Knowledge-Graph-Hub / kg-covid-19

An instance of KG Hub to produce a knowledge graph for COVID-19 response.
https://github.com/Knowledge-Graph-Hub/kg-covid-19/wiki
BSD 3-Clause "New" or "Revised" License
79 stars 26 forks source link

Ingest clinical COVID-19 data from C3.ai's data lake (or their upstream source) #102

Open justaddcoffee opened 4 years ago

justaddcoffee commented 4 years ago

Name of the dataset ~Clinical data from C3.ai data lake, for example case (age/gender/location/symptoms/date of onset) from https://c3.ai/covid-19-api-documentation/~

Per Marcin's sharp eyes, we could just ingest clinical data upstream, from where C3.ai ingests it: https://github.com/Knowledge-Graph-Hub/kg-covid-19/issues/102

Also here: https://docs.google.com/spreadsheets/d/e/2PACX-1vQU0SIALScXx8VXDX7yKNKWWPKE1YjFlWc6VTEVSN45CklWWf-uWmprQIyLtoPDA18tX9cFDr-aQ9S6/pubhtml

Mapping or relevant fields TBD

If possible, highlight which fields map to nodes and which fields map to edges. Refer to Data Preparation for guidelines on how the final transformed data should be represented.

justaddcoffee commented 4 years ago

Sounds like @realmarcin will implement this, and Bill can review his mapping/transform

wdduncan commented 4 years ago

Added a documentation directory for the C3.ai API.
We can place other documentation there as needed.

cc @deepakunni3 @realmarcin

justaddcoffee commented 4 years ago

Note that if this ingest requires an API call, this ticket will then probably also require a function in download() to call the API and emit a file

wdduncan commented 4 years ago

see quickstart.ipynb for examples of how to access data

justaddcoffee commented 4 years ago

Discussion with Bill - initial thought is to ingest the following for each case:

age sex location symptoms therapeutic/clinical intervention outcome covid genome sequence

justaddcoffee commented 4 years ago

Per Marcin's sharp eyes, we could just ingest clinical data upstream, from where C3.ai ingests it: https://raw.githubusercontent.com/beoutbreakprepared/nCoV2019/master/latest_data/latestdata.csv

Also here: https://docs.google.com/spreadsheets/d/e/2PACX-1vQU0SIALScXx8VXDX7yKNKWWPKE1YjFlWc6VTEVSN45CklWWf-uWmprQIyLtoPDA18tX9cFDr-aQ9S6/pubhtml

wdduncan commented 4 years ago

@justaddcoffee @realmarcin
Where did you find these URLs for the data? I can't find them.

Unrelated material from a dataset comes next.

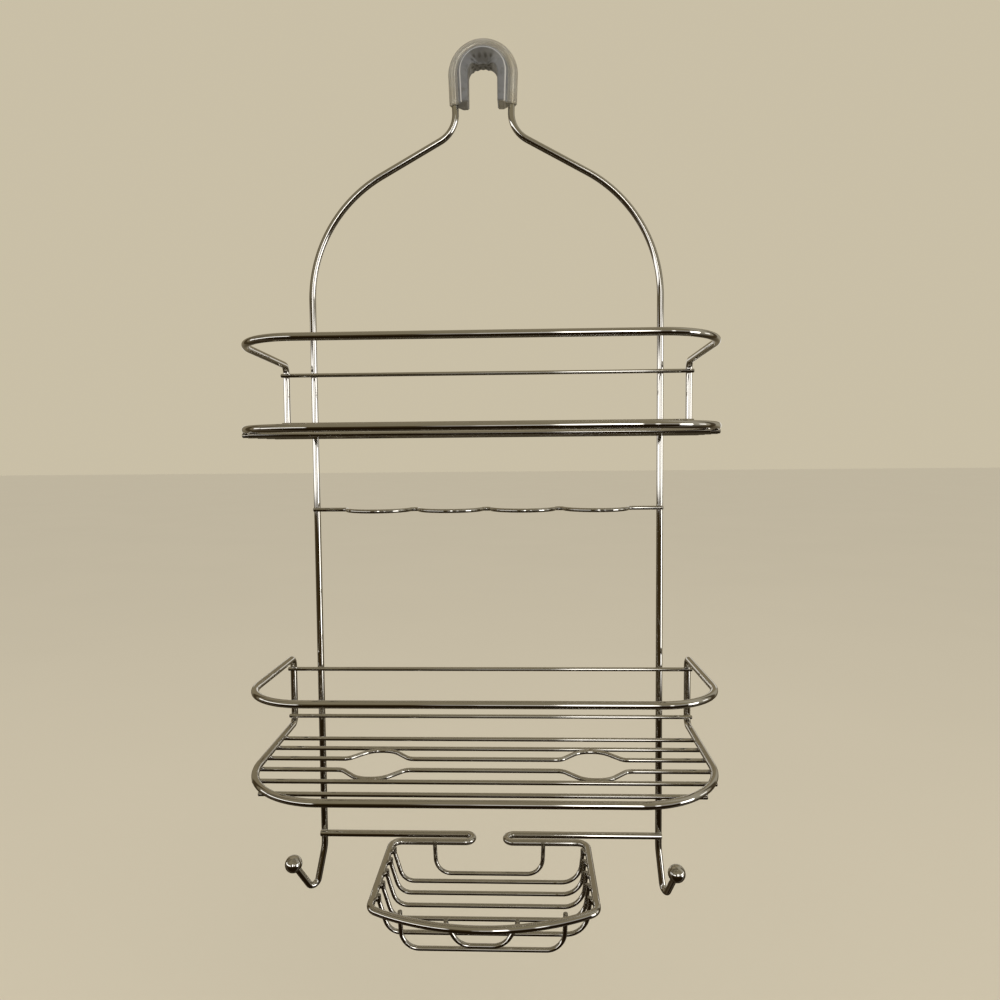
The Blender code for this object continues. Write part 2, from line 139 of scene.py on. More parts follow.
# Cross-wise directions that don't spiral: n = t x reference and b = t x n, turned back by the sum of the
# angles that n slips from one station to the next. On a closed path what is left over is spread evenly.
def crossWise(tangents, reference, closed=False):
    normal = unit(np.cross(tangents, reference))
    binormal = np.cross(tangents, normal)
    following = np.roll(normal, -1, 0)
    slip = np.arctan2((following * binormal).sum(1), (following * normal).sum(1))
    phase = np.r_[0, np.cumsum(slip)[:-1]]
    if closed:
        whole = slip.sum()
        left = whole - 2 * math.pi * round(whole / (2 * math.pi))
        phase = phase - left * np.arange(len(slip)) / len(slip)
    c, d = np.cos(-phase)[:, None], np.sin(-phase)[:, None]
    return normal * c + binormal * d, binormal * c - normal * d


# Mesh of point grids [row, around]: quads between neighbours, and a fan to the middle of each open end.
# Turned the right way out by the sign of its volume, the sum of a.(b x c)/6.
def gridMesh(name, grids, closeAlong=False, values=None, crease=38):
    points, quads, fans, fields, base = [], [], [], {}, 0
    for n, grid in enumerate(grids):
        rows, around = grid.shape[:2]
        index = base + np.arange(rows * around).reshape(rows, around)
        a = index if closeAlong else index[:-1]
        b = np.roll(index, -1, 0) if closeAlong else index[1:]
        quads.append(np.stack([a, np.roll(a, -1, 1), np.roll(b, -1, 1), b], -1).reshape(-1, 4))
        points.append(grid.reshape(-1, 3))
        base += rows * around
        for key, value in (values[n] if values else {}).items():
            fields.setdefault(key, []).append(value.reshape(rows * around, -1))
        for ring, atStart in () if closeAlong else ((0, True), (rows - 1, False)):
            points.append(grid[ring].mean(0)[None])
            for key, value in (values[n] if values else {}).items():
                fields[key].append(value[ring].reshape(around, -1).mean(0)[None])
            edge, following = index[ring], np.roll(index[ring], -1)
            pair = (following, edge) if atStart else (edge, following)
            fans.append(np.stack([*pair, np.full(around, base)], 1))
            base += 1
    points, quads = np.vstack(points), np.vstack(quads)
    tris = np.vstack([quads[:, [0, 1, 2]], quads[:, [0, 2, 3]]] + fans)
    a, b, c = (points[tris[:, k]] for k in range(3))
    if np.einsum("ij,ij->i", a, np.cross(b, c)).sum() < 0:
        quads, fans = quads[:, ::-1], [f[:, ::-1] for f in fans]
    mesh = bpy.data.meshes.new(name)
    mesh.from_pydata((points * mm).tolist(), [], quads.tolist() + [f for fan in fans for f in fan.tolist()])
    for key, chunks in fields.items():
        data = np.vstack(chunks).astype(np.float32)
        isVector = data.shape[1] == 3
        layer = mesh.attributes.new(key, "FLOAT_VECTOR" if isVector else "FLOAT", "POINT")
        layer.data.foreach_set("vector" if isVector else "value", data.ravel())
    mesh.shade_smooth()
    mesh.set_sharp_from_angle(angle=math.radians(crease))
    obj = bpy.data.objects.new(name, mesh)
    bpy.context.scene.collection.objects.link(obj)
    return obj


# Every piece hangs together as one body; a piece that stands for CAD nodes hides them.
def finishPiece(obj, materials, slot, *nodes):
    for material in materials:
        obj.data.materials.append(material)
    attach(obj, "root")
    if nodes:
        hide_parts(*nodes)
    return obj


class Nodes:
    # one node per call; each input is a constant or another node's socket
    def __init__(self, tree):
        self.tree = tree

    def add(self, kind, inputs=None, **settings):
        node = self.tree.nodes.new("ShaderNode" + kind)
        for key, value in settings.items():
            setattr(node, key, value)
        for key, value in (inputs or {}).items():
            if isinstance(value, bpy.types.NodeSocket):
                self.tree.links.new(value, node.inputs[key])
            else:
                node.inputs[key].default_value = value
        return node

    def math(self, operation, a, b=0.0, clamp=False):
        return self.add("Math", {0: a, 1: b}, operation=operation, use_clamp=clamp).outputs[0]

    def ramp(self, value, low, high, outLow=0.0, outHigh=1.0, kind="SMOOTHSTEP"):
        inputs = {0: value, 1: low, 2: high, 3: outLow, 4: outHigh}
        return self.add("MapRange", inputs, interpolation_type=kind).outputs[0]

    # 1 between low and high with soft sides
    def band(self, value, low, high, soft):
        rise = self.ramp(value, low - soft, low + soft)
        return self.math("MULTIPLY", rise, self.ramp(value, high - soft, high + soft, 1.0, 0.0))

    def mix(self, factor, a, b):
        node = self.add("Mix", {0: factor, 6: a, 7: b}, data_type="RGBA")
        return node.outputs[2]

    def noise(self, vector, scale, detail=3.0, roughness=0.5):
        return self.add("TexNoise", {"Vector": vector, "Scale": scale, "Detail": detail,
                                     "Roughness": roughness}).outputs[0]

    def mapped(self, vector, shift=(0, 0, 0), scale=(1, 1, 1)):
        return self.add("Mapping", {0: vector, 1: shift, 3: scale}).outputs[0]


chromeLook = {
    "plate": (0.66, 0.645, 0.615, 1),   # bright plate
    "haze": (0.52, 0.51, 0.485, 1),     # dried water film
    "heat": (0.30, 0.235, 0.165, 1),    # brown tint beside a weld
    "cut": (0.34, 0.335, 0.32, 1),      # thinly plated cut end
    "rough": 0.035,
    "hazeRough": 0.13,
    "hazeAmount": 0.45,
    "scratchDepth": 0.00000015,         # metres
    "bendDepth": 0.000045,              # metres
}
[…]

justaddcoffee commented 4 years ago

These two links seem to be the upstream source of some of C3.ai data - are they not working for you?

https://raw.githubusercontent.com/beoutbreakprepared/nCoV2019/master/latest_data/latestdata.csv https://docs.google.com/spreadsheets/d/e/2PACX-1vQU0SIALScXx8VXDX7yKNKWWPKE1YjFlWc6VTEVSN45CklWWf-uWmprQIyLtoPDA18tX9cFDr-aQ9S6/pubhtml

wdduncan commented 4 years ago

Yes. They work for me.
I was curious how you found them in the documenation.